┌─ Material

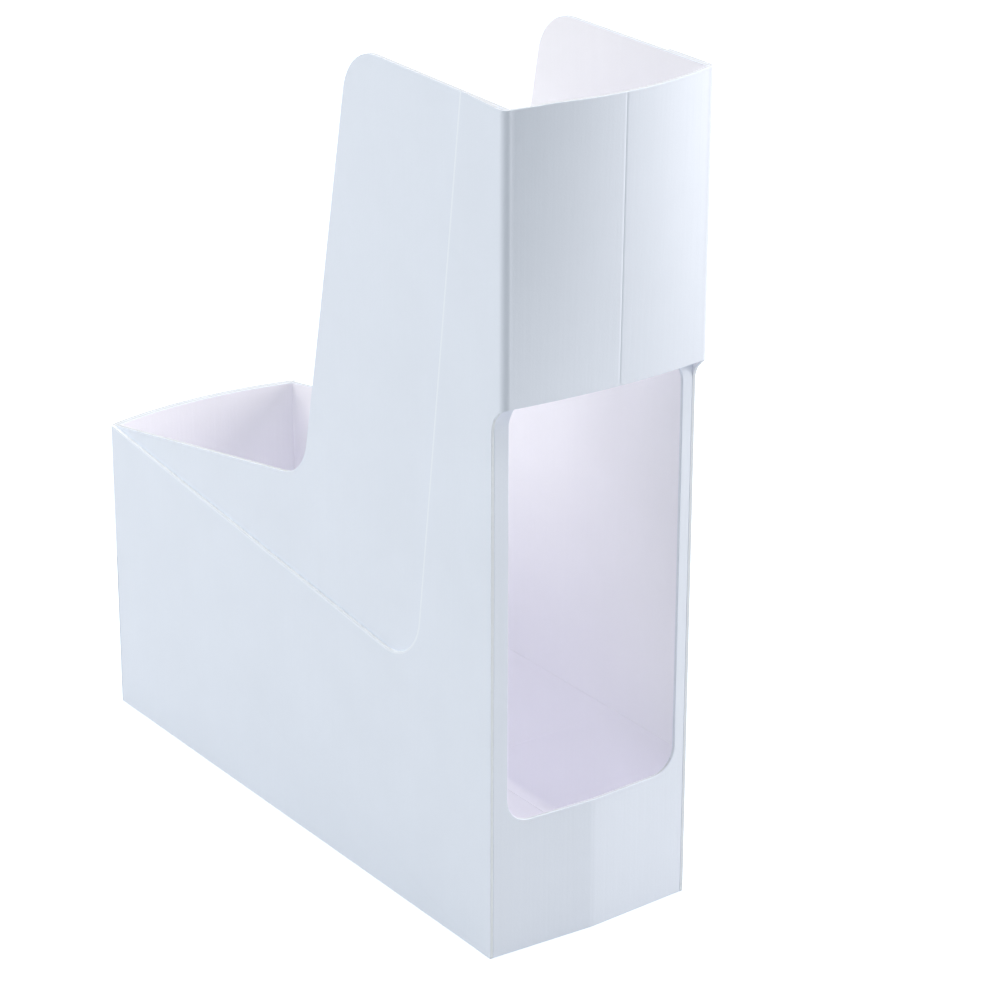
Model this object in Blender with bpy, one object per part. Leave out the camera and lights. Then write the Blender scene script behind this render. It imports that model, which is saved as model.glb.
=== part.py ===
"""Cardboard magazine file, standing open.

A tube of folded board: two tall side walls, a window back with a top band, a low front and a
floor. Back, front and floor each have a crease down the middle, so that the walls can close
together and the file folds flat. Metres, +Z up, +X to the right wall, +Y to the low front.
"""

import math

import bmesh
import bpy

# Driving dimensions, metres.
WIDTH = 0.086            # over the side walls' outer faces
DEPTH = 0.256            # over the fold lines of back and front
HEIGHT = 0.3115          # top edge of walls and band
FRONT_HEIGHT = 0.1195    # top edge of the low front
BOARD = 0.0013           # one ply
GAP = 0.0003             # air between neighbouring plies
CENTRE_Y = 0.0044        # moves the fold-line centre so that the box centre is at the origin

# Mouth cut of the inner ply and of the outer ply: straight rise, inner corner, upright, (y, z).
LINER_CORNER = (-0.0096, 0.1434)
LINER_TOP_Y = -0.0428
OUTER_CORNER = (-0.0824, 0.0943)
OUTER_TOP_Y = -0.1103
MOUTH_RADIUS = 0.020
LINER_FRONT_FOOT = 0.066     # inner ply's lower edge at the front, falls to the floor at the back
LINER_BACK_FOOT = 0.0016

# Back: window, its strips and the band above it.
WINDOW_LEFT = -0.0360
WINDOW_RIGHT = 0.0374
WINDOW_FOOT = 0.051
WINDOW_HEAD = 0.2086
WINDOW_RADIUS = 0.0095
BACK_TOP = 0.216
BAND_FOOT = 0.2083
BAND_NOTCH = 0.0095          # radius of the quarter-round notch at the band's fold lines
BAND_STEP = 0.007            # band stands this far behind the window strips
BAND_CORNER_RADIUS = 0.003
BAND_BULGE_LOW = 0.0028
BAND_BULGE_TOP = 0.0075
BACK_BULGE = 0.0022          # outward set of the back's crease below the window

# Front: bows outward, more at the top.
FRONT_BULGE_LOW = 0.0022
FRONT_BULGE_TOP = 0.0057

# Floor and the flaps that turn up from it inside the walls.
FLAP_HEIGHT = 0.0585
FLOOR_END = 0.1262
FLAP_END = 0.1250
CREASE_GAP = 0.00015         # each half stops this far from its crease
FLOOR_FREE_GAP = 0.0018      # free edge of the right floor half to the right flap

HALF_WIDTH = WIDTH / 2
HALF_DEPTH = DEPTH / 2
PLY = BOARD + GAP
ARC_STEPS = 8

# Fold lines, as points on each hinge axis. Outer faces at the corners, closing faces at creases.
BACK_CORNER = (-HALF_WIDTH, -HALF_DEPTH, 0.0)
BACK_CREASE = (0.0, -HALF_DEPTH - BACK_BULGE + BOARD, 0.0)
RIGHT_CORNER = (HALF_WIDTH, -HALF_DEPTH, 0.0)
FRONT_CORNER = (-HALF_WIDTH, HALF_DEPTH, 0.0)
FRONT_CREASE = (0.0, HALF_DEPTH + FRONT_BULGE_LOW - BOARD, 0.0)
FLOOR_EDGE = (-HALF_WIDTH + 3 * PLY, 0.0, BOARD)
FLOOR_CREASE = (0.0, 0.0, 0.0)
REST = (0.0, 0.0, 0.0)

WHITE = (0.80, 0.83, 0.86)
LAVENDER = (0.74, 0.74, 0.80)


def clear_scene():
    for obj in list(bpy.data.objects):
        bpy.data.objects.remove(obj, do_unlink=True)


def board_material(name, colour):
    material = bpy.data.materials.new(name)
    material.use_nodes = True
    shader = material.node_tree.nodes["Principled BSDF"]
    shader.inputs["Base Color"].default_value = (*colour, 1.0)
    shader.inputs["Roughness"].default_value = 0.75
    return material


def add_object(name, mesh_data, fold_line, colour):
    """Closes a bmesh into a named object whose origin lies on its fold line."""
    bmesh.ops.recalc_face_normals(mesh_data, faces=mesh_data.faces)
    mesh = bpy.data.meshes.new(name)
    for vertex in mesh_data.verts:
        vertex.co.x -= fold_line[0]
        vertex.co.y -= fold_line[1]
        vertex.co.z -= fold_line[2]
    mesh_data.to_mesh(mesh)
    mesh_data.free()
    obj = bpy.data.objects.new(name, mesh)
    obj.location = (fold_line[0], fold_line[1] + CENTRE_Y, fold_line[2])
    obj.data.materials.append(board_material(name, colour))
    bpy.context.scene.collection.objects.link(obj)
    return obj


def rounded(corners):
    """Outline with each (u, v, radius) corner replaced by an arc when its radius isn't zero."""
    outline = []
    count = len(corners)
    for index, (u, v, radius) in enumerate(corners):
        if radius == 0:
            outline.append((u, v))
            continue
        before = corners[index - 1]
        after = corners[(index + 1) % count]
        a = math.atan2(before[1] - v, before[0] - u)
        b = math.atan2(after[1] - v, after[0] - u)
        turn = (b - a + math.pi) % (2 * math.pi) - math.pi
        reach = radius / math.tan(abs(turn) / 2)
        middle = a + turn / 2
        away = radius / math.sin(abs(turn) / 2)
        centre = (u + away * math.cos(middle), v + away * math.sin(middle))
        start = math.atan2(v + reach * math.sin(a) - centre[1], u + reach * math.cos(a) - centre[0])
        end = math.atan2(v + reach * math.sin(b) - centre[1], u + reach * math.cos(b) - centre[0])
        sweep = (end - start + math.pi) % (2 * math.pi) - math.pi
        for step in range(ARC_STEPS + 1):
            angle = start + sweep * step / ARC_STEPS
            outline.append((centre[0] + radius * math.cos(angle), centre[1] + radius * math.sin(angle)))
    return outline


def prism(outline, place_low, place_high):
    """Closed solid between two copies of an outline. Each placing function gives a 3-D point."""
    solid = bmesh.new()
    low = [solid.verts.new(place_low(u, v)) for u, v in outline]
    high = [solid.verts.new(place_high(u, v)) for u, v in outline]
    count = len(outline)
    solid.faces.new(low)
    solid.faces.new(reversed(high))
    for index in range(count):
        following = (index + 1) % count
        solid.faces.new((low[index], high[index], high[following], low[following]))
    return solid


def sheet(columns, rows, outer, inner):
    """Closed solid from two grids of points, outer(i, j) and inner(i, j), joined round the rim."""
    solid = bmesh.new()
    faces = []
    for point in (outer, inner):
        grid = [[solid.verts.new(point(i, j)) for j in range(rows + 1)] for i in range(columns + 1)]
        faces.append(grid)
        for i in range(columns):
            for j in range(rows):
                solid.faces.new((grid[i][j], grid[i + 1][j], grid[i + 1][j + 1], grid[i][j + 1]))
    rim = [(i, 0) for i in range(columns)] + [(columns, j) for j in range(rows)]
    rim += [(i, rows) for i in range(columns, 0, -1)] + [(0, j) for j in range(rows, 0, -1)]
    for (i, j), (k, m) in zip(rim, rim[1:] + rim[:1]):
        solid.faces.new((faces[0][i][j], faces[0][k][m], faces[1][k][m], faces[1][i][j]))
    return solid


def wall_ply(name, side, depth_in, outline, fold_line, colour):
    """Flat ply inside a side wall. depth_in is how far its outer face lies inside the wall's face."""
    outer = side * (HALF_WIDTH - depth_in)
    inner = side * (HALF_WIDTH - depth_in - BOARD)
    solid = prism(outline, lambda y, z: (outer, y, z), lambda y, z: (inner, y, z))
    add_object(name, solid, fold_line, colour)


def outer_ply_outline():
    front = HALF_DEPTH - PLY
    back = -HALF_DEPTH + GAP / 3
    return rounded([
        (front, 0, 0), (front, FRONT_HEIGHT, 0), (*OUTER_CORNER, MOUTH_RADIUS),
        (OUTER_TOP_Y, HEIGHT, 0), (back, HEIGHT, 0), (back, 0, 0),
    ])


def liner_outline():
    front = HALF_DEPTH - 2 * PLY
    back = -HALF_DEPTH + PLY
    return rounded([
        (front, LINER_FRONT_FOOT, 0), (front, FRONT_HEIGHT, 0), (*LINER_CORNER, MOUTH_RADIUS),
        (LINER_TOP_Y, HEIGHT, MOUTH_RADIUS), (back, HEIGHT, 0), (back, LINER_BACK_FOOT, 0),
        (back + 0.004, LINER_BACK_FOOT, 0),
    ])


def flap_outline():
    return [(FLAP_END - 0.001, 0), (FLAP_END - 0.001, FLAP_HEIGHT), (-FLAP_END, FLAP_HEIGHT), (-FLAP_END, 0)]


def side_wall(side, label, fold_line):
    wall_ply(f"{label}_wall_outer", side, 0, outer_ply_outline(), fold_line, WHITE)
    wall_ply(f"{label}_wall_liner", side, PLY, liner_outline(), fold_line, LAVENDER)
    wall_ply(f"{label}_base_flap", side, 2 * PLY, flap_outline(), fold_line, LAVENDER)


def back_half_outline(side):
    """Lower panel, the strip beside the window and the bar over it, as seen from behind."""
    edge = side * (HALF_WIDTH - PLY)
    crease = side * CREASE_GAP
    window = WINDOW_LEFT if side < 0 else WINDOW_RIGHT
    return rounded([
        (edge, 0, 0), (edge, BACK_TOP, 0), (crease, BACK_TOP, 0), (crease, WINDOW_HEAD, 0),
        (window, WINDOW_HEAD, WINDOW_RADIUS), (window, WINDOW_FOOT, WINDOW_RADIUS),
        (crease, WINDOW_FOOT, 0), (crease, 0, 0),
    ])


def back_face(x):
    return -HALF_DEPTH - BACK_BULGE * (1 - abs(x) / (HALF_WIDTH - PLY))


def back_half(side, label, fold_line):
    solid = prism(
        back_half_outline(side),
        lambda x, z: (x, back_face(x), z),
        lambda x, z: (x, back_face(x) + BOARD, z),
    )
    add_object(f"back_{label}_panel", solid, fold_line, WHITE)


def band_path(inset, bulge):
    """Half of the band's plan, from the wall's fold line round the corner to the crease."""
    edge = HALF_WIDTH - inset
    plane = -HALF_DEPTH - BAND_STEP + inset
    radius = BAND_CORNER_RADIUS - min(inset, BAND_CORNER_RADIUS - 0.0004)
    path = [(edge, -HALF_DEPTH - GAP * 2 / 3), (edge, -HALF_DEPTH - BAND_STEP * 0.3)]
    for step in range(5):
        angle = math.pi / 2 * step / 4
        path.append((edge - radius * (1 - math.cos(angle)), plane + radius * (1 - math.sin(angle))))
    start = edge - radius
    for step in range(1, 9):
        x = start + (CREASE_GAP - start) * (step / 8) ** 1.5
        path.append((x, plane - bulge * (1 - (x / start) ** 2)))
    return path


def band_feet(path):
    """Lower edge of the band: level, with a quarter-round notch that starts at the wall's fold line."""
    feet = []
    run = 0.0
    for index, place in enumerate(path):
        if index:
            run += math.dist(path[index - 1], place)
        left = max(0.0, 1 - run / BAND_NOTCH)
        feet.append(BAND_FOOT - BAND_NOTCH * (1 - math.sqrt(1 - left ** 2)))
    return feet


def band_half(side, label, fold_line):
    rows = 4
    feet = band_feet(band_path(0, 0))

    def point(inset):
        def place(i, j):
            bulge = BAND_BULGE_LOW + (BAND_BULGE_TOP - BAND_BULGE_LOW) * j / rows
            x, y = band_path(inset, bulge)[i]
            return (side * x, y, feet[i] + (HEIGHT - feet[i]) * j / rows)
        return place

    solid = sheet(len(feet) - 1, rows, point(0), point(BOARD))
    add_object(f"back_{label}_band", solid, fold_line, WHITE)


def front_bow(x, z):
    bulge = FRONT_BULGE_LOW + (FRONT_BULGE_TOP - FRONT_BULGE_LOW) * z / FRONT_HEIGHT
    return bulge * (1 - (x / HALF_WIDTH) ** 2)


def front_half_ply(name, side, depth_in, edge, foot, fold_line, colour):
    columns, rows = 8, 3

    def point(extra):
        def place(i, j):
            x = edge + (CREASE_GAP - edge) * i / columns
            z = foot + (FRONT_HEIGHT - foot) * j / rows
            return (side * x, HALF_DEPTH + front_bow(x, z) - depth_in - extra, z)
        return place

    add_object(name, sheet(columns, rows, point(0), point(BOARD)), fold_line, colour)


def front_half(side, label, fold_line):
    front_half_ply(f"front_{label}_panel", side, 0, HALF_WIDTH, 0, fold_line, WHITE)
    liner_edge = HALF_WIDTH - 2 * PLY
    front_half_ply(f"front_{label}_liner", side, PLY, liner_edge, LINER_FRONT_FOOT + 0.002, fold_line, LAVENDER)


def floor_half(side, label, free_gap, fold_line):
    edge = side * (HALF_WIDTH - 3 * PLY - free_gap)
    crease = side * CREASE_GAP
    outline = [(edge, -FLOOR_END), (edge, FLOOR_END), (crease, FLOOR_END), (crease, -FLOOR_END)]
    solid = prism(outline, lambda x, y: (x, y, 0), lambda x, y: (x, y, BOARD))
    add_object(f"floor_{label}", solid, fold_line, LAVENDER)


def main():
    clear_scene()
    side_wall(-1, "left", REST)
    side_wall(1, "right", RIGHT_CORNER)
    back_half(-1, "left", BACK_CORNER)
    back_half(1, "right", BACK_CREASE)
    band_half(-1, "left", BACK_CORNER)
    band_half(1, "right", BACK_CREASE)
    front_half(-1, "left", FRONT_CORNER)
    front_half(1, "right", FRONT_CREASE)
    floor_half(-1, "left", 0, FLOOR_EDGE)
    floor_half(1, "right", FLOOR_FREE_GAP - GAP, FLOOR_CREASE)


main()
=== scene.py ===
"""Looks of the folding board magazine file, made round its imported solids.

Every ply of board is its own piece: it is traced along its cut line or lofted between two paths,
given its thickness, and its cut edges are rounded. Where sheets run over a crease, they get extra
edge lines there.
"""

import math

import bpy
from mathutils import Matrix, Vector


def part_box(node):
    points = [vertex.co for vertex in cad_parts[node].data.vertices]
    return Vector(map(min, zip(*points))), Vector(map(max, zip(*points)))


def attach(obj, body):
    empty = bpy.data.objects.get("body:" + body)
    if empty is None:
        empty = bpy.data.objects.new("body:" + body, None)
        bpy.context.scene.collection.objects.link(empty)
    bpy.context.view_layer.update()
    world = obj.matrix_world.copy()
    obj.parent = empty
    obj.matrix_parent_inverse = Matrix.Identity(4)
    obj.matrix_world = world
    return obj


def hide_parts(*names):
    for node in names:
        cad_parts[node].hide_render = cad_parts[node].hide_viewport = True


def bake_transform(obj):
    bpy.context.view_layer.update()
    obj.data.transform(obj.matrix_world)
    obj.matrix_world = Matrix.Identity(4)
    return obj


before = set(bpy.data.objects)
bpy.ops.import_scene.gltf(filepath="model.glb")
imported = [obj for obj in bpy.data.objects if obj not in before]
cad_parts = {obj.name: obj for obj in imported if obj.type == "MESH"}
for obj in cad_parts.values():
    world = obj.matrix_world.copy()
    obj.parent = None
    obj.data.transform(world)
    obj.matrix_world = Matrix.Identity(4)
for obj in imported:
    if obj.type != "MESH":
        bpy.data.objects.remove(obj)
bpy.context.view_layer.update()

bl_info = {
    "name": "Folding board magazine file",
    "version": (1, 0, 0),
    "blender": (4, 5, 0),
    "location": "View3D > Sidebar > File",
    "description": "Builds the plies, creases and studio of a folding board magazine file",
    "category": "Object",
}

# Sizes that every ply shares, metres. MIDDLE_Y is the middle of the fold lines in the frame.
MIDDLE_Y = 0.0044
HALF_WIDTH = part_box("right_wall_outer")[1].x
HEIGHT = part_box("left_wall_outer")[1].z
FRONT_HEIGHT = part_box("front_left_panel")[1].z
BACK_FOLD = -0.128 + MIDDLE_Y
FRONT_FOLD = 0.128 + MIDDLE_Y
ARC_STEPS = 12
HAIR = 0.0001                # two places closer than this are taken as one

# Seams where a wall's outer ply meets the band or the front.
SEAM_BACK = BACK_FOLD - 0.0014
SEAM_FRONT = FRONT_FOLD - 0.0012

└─

## Stated exercise
Print, without alteration, the lines from the line with "z = foot + (FRONT_HEIGHT" to the line with "obj.parent = empty". Include both of them, and omit every other line.

## Written reply
            z = foot + (FRONT_HEIGHT - foot) * j / rows
            return (side * x, HALF_DEPTH + front_bow(x, z) - depth_in - extra, z)
        return place

    add_object(name, sheet(columns, rows, point(0), point(BOARD)), fold_line, colour)


def front_half(side, label, fold_line):
    front_half_ply(f"front_{label}_panel", side, 0, HALF_WIDTH, 0, fold_line, WHITE)
    liner_edge = HALF_WIDTH - 2 * PLY
    front_half_ply(f"front_{label}_liner", side, PLY, liner_edge, LINER_FRONT_FOOT + 0.002, fold_line, LAVENDER)


def floor_half(side, label, free_gap, fold_line):
    edge = side * (HALF_WIDTH - 3 * PLY - free_gap)
    crease = side * CREASE_GAP
    outline = [(edge, -FLOOR_END), (edge, FLOOR_END), (crease, FLOOR_END), (crease, -FLOOR_END)]
    solid = prism(outline, lambda x, y: (x, y, 0), lambda x, y: (x, y, BOARD))
    add_object(f"floor_{label}", solid, fold_line, LAVENDER)


def main():
    clear_scene()
    side_wall(-1, "left", REST)
    side_wall(1, "right", RIGHT_CORNER)
    back_half(-1, "left", BACK_CORNER)
    back_half(1, "right", BACK_CREASE)
    band_half(-1, "left", BACK_CORNER)
    band_half(1, "right", BACK_CREASE)
    front_half(-1, "left", FRONT_CORNER)
    front_half(1, "right", FRONT_CREASE)
    floor_half(-1, "left", 0, FLOOR_EDGE)
    floor_half(1, "right", FLOOR_FREE_GAP - GAP, FLOOR_CREASE)


main()
=== scene.py ===
"""Looks of the folding board magazine file, made round its imported solids.

Every ply of board is its own piece: it is traced along its cut line or lofted between two paths,
given its thickness, and its cut edges are rounded. Where sheets run over a crease, they get extra
edge lines there.
"""

import math

import bpy
from mathutils import Matrix, Vector


def part_box(node):
    points = [vertex.co for vertex in cad_parts[node].data.vertices]
    return Vector(map(min, zip(*points))), Vector(map(max, zip(*points)))


def attach(obj, body):
    empty = bpy.data.objects.get("body:" + body)
    if empty is None:
        empty = bpy.data.objects.new("body:" + body, None)
        bpy.context.scene.collection.objects.link(empty)
    bpy.context.view_layer.update()
    world = obj.matrix_world.copy()
    obj.parent = empty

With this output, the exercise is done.